Os investigadores continuam sem perceber o que comanda a resposta do sistema imunitário humano ao bacilo mycobacterium tuberculosis, o que compromete as perspectivas de uma vacina realmente eficaz a curto prazo, à semelhança do que acontece com a vacina para a sida, explicou Laura Brum, do Instituto Nacional de Saúde Dr. Ricardo Jorge.

Se dissermos que a simples inalação de um bacilo de tuberculose pode ser suficiente para infectar uma pessoa, que um terço da população mundial está infectada e que a cada segundo esse número aumenta, a situação parece epidémica, no entanto, a maioria dos infectados nunca chega a adoecer. O bacilo pode permanecer "adormecido" a vida inteira.

O Dia Mundial da Tuberculose, que se celebra a 24 de Março, assinala a descoberta do bacilo da tuberculose por Koch em 1882, mas relembra igualmente que este "é um microorganismo muito complexo, existindo muitos aspectos por investigar na própria patogénese da doença, como ela se instala e como se desenvolve", explicou, em declarações à Lusa, Laura Brum uma das poucas cientistas portuguesas que realiza investigação nesta área.

"Além disso, a vacina utilizada actualmente, a BCG, é má e pouco actuante", afirmou, acrescentando que cientistas de todo o mundo tentam desde há anos desenvolver uma vacina mais eficaz contra o bacilo.

No entanto, enquanto forem desconhecidos os mecanismos da resposta imunitária do organismo à bactéria vai permanecer um território de investigação por explorar, até porque a BCG é a mesma desde os anos 60 e algumas pessoas não desenvolvem imunidade em resposta à vacina. "Mesmo assim, continuam por definir as características que vão tornar esta vacina mais protectora", disse, aludindo à complexidade da bactéria.

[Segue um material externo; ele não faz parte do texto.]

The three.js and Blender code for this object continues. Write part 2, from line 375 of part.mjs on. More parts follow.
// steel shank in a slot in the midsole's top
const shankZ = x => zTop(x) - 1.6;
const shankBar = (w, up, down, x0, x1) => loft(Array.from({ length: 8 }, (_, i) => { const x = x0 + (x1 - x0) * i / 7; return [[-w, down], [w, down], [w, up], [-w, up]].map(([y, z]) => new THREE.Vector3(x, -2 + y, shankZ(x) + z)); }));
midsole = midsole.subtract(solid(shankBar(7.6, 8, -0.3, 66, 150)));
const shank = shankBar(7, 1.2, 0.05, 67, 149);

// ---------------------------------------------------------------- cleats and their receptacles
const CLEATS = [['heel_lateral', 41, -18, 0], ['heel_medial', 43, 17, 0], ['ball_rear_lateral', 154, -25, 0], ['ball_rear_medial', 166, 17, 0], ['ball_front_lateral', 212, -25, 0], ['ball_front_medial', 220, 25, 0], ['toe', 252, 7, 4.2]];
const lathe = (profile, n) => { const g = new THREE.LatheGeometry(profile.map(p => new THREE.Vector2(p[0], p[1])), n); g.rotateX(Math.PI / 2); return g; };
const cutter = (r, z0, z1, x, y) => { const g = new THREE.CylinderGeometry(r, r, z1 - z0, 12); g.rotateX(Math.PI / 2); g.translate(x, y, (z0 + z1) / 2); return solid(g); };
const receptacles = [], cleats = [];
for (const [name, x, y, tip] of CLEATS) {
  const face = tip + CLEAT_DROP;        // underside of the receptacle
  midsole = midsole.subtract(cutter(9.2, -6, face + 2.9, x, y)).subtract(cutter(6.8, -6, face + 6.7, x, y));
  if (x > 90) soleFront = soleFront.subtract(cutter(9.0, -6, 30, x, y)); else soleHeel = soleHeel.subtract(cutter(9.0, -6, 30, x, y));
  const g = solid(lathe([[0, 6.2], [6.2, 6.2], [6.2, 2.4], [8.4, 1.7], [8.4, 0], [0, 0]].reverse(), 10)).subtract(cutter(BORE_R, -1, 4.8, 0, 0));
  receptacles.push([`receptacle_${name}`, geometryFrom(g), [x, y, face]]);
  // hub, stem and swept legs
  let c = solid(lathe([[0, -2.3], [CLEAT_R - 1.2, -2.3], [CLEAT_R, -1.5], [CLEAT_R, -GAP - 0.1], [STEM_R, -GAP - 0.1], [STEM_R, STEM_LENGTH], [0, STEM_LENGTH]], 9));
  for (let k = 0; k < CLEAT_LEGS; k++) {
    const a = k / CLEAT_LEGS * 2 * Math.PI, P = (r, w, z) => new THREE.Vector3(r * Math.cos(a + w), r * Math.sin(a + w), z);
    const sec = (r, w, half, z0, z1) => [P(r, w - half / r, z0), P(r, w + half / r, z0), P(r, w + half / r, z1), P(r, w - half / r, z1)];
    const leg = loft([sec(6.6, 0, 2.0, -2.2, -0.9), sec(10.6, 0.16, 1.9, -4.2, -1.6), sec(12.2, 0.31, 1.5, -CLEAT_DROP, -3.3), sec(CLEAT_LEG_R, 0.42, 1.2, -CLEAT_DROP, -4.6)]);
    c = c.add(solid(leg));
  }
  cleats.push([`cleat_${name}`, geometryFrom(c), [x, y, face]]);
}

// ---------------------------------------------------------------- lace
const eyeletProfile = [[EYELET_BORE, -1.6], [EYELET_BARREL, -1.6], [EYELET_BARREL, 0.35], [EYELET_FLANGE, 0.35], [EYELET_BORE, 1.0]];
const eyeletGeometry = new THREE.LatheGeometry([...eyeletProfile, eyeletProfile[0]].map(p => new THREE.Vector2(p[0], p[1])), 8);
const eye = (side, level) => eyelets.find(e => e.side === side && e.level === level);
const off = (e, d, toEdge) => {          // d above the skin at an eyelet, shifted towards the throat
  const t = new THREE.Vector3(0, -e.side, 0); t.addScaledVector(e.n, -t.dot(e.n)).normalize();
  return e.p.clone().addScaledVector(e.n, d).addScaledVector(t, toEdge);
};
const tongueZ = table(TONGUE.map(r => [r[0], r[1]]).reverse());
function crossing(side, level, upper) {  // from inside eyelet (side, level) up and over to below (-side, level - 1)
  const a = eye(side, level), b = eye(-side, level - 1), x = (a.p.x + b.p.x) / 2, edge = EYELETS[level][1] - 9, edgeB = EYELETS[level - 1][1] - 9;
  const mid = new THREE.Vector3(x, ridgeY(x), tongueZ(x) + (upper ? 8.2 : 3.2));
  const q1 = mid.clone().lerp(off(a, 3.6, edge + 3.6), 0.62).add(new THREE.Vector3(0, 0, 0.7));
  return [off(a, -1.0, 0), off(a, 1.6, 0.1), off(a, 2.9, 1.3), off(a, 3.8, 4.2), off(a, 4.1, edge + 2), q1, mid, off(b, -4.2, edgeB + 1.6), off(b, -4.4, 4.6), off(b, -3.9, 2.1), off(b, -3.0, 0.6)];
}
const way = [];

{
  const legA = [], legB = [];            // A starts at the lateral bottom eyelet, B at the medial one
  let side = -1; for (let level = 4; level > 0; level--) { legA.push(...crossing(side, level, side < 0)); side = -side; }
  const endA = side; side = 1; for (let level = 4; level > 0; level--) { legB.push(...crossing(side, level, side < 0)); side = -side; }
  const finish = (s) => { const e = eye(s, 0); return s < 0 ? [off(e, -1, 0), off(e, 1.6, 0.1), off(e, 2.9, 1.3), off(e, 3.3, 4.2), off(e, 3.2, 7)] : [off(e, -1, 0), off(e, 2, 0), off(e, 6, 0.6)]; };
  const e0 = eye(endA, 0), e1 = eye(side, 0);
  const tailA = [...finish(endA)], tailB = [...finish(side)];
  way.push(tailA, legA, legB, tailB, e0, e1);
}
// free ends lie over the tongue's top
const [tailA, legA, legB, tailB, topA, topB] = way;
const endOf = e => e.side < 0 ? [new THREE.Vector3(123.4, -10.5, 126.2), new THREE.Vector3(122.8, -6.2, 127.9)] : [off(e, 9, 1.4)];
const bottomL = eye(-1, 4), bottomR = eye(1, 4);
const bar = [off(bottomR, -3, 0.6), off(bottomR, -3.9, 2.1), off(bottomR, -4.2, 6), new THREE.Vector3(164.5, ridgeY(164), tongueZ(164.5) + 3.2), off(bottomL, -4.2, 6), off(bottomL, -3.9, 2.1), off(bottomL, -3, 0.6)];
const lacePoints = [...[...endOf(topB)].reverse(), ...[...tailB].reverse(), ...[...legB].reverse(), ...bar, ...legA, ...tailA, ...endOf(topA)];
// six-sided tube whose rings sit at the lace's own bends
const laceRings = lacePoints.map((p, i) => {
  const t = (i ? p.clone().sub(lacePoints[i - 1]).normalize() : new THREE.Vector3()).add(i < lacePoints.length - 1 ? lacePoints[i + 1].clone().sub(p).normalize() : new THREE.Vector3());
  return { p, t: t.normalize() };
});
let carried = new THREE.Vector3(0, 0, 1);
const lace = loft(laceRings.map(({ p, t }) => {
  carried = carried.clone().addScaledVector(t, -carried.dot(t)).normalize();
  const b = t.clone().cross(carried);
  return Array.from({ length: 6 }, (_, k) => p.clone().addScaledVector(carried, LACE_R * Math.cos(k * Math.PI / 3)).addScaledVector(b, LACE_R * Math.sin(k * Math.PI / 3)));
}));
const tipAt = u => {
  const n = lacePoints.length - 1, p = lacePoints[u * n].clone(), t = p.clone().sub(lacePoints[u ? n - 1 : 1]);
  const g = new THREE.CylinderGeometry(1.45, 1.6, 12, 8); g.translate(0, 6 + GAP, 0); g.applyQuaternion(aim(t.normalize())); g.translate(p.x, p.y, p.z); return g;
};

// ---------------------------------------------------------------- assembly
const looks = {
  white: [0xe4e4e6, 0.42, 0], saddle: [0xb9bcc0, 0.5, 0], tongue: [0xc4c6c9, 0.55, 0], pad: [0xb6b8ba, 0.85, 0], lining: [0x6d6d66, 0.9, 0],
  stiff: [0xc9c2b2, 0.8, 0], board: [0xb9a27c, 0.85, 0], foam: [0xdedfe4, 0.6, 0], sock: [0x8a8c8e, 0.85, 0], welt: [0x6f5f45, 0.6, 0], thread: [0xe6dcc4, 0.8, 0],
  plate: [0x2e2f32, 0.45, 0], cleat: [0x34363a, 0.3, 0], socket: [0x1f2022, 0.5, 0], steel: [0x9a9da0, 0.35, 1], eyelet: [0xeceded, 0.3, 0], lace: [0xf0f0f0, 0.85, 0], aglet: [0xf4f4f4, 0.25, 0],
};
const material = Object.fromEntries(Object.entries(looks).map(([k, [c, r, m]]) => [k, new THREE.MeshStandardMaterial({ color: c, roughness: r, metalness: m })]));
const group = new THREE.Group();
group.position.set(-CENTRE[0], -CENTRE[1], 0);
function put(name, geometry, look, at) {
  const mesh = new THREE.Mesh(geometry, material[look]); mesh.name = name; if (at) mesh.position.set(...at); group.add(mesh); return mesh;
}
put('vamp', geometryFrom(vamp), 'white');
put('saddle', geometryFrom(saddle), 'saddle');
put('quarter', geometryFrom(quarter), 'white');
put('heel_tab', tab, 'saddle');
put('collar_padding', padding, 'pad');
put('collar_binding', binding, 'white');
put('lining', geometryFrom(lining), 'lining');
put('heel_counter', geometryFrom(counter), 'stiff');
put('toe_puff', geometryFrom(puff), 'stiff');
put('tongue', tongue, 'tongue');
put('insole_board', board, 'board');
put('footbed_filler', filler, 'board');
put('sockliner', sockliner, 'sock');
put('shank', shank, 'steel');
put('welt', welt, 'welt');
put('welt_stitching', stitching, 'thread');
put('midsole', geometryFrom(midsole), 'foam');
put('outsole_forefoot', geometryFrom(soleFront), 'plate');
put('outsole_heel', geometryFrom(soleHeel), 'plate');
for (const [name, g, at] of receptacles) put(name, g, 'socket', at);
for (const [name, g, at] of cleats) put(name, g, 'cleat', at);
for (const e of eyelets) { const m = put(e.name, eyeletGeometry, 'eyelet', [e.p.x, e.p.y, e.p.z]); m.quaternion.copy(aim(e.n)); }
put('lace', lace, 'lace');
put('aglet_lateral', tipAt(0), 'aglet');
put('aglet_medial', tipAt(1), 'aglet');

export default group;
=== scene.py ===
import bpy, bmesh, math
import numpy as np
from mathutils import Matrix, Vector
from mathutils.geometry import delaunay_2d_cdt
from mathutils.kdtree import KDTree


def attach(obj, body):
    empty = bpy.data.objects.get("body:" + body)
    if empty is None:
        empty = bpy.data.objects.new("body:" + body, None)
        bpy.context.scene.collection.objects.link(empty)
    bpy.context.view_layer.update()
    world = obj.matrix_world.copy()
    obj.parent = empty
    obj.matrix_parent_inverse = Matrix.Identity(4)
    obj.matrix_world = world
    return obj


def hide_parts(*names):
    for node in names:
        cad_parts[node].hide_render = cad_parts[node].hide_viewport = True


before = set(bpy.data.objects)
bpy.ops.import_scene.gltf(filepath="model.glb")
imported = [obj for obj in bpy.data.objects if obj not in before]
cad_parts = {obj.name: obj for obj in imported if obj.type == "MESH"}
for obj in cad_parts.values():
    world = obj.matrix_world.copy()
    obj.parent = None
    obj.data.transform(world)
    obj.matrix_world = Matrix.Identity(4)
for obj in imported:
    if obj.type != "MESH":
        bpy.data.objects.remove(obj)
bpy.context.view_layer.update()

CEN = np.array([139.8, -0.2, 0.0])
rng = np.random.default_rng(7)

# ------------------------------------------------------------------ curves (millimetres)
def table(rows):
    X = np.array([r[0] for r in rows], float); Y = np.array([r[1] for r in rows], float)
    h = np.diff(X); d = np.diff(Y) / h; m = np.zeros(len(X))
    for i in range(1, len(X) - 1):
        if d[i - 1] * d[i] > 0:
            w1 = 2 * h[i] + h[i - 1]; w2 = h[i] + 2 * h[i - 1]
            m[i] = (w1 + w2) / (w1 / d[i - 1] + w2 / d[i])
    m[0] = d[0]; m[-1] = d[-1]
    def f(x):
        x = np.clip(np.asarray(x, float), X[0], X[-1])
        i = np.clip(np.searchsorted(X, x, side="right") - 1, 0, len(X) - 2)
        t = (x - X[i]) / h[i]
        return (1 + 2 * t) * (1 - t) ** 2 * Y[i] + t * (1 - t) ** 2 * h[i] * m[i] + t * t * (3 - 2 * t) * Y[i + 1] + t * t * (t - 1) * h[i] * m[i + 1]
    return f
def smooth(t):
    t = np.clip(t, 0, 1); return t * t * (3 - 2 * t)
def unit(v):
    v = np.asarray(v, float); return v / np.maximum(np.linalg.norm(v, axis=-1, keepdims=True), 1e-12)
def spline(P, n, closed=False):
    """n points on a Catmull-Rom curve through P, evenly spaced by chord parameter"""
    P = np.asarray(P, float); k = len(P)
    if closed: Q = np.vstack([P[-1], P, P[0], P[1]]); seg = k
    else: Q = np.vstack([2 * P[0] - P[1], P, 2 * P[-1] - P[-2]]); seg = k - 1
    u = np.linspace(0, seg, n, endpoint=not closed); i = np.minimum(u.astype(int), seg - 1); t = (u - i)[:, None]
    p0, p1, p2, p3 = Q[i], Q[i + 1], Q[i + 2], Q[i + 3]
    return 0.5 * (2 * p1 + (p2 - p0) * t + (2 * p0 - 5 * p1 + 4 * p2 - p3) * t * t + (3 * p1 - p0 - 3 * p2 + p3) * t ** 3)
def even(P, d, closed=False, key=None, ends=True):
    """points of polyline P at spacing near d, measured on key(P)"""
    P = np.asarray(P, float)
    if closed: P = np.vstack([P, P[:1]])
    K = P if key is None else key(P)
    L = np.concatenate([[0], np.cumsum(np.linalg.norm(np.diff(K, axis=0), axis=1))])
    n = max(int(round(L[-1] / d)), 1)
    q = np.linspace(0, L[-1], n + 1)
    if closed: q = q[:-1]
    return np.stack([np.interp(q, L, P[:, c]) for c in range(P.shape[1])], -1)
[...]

Sida e tuberculose: ligação perigosa

À medida que os trabalhos em torno da bactéria se vão multiplicando e as ferramentas científicas melhorando, surgem novas teorias para explicar a diferença de respostas do organismo face ao bacilo da tuberculose. "Não se sabe muito bem, podem ser características genéticas e imunológicas do próprio indivíduo que fazem com que um seja resistente à doença e outro não", disse, indicando que o bacilo tem a capacidade de estar latente no organismo durante vários anos, o que pode fazer com que pessoas infectadas o estejam sem saber e contaminem outras.

Outro entrave ao trabalho dos cientistas é o facto da tuberculose surgir agora sob formas diferentes da clássica, até porque os bacilos de Koch dividem-se todas as 24 horas, o que faz com que as populações bacilares sejam agora mais numerosas.

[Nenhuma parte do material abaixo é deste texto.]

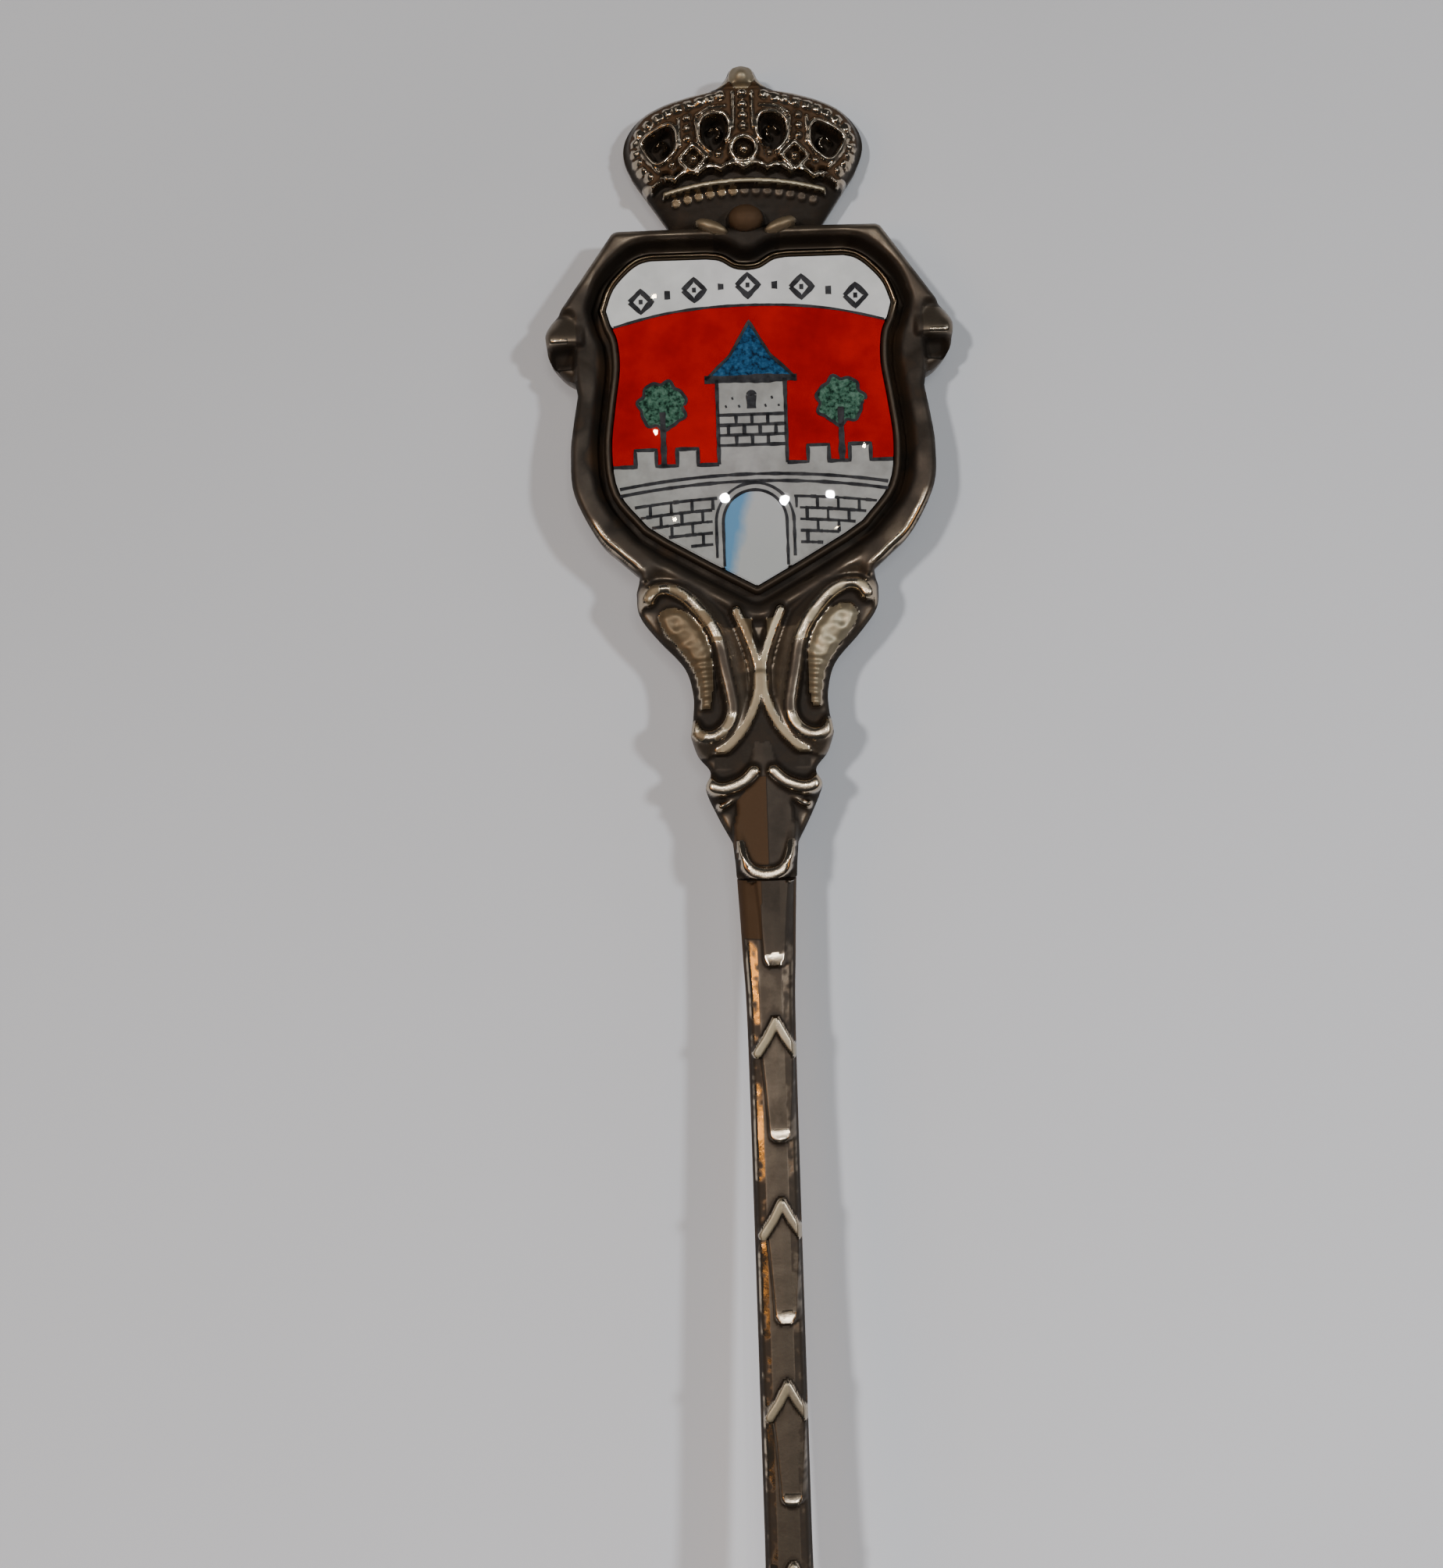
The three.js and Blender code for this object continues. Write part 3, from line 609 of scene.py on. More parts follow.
def arches(h, x, y, dome):
    """Beaded arches, the rows of beads inside them and their ribs; and marks of fixed tone."""
    marks = np.zeros(np.shape(x))
    for run in (TOP_ROW, SIDE_ROW):
        h, marks = beading(h, marks, x, y, run, dome)
    h = beads(h, x, y, [(0, v) for v in (22.95, 22.44, 21.95, 21.48)], 0.25, 0.25)
    h = beads(h, x, y, both([(2.5, v) for v in (22.02, 21.56, 21.1)]), 0.22, 0.3)
    for run in RIBS:
        d = trace(np.abs(x), y, smooth(run, 4))[0]
        h = lift(h, d < 0.1, dome - 0.22 + 0.16 * wire(d, 0.1))
    return h, marks


def fleurons(h, marks, u, y, dome):
    """A large ring in the middle, and a square one on its point at each side of it."""
    for cx, cy, radius in ((0, 20.45, 0.56), (2.3, 20.15, 0.47)):
        bead = np.hypot(u - cx, y - cy)
        d = 0.75 * (np.abs(u - cx) + np.abs(y - cy)) if cx else bead
        h = np.where(d < radius, dome - 0.6, h)
        h = lift(h, np.abs(d - radius) < 0.17, dome - 0.3 + 0.36 * wire(d - radius, 0.17))
        h = lift(h, bead < 0.29, dome - 0.5 + 0.5 * wire(bead, 0.29))
        marks = np.where((d < radius - 0.15) & (bead > 0.25), FIXED + 0.6, marks)
    return h, marks


def head_band(h, marks, x, y, dome, foot, below):
    """The band below the arches steps back, and carries a raised line and a row of pearls."""
    marks = np.where(below, 0, marks)
    h = np.where(below, dome - 0.75 - 0.38 * np.clip(foot - y, 0, 3), h)
    line = np.abs(y - foot + 0.3 - 0.008 * x * x)
    on_line = (line < 0.16) & (np.abs(x) < 3.7)
    h = lift(h, on_line, dome - 0.62 + 0.3 * band(line, 0.16))
    marks = np.where(on_line & (line < 0.14), FROSTED, marks)
    for k in range(-6, 7):
        cx = 0.52 * k
        cy = 18.8 - 0.036 * cx * cx
        d = np.hypot(x - cx, y - cy)
        h = lift(h, d < 0.22, crown_dome(cx) - 1.02 + 0.1 * band(d, 0.22))
        # painted light: the pearls left of the middle are pale and dull, those right of it dark
        marks = np.where(d < 0.19, DULL if k < 0 else FIXED + 0.75, marks)
    return h, marks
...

No entanto, considera Laura Brum, a maior mutação ocorrida nos últimos anos no bacilo de Koch foi desencadeada pelo surgimento da sida no final da década de 80. "O aparecimento da sida fez com que os infectados tivessem cargas muito elevadas de bacilos, o que fez com que estes se tornassem resistentes aos antibióticos mais activos no tratamento da doença, a isoniazida e a rifampicina", explicou.

"Esta foi a grande transformação que ocorreu recentemente na tuberculose, o aparecimento destas estirpes resistentes que se transmitem aos imunocompetentes da mesma forma que a tuberculose normal (por via aérea, através da inalação de gotículas infectadas)", continuou.

A aliança ao vírus da sida fez com que o número de casos notificados de tuberculose voltasse a disparar, quando em muitos países a doença estava quase erradicada, além de que a nova forma de tuberculose é muito mais agressiva e exige maior tempo de tratamento.

Desde 1944 que existem medicamentos destinados ao tratamento da tuberculose, mas a terapêutica da doença depende da fase em que é diagnosticada.

A tuberculose tem um período de incubação muito longo e a sua sintomatologia é pouco evidente, o que pode levar as pessoas a adiar a visita ao médico, e, consequentemente, o diagnóstico e tratamento, considerou Laura Brum.

Apesar da BCG fazer parte do Plano Nacional de Vacinação, e das acções desenvolvidas no país no combate à doença, Portugal continua a ser o país da União Europeia com maior taxa de casos notificados, cerca de 41 por cem mil habitantes, segundo dados da Comissão Nacional da Luta contra a Tuberculose referentes a 2000.

Os valores revelam uma tendência decrescente da incidência de casos notificados, mas "muito continua por fazer e estudar", assinalou Laura Brum.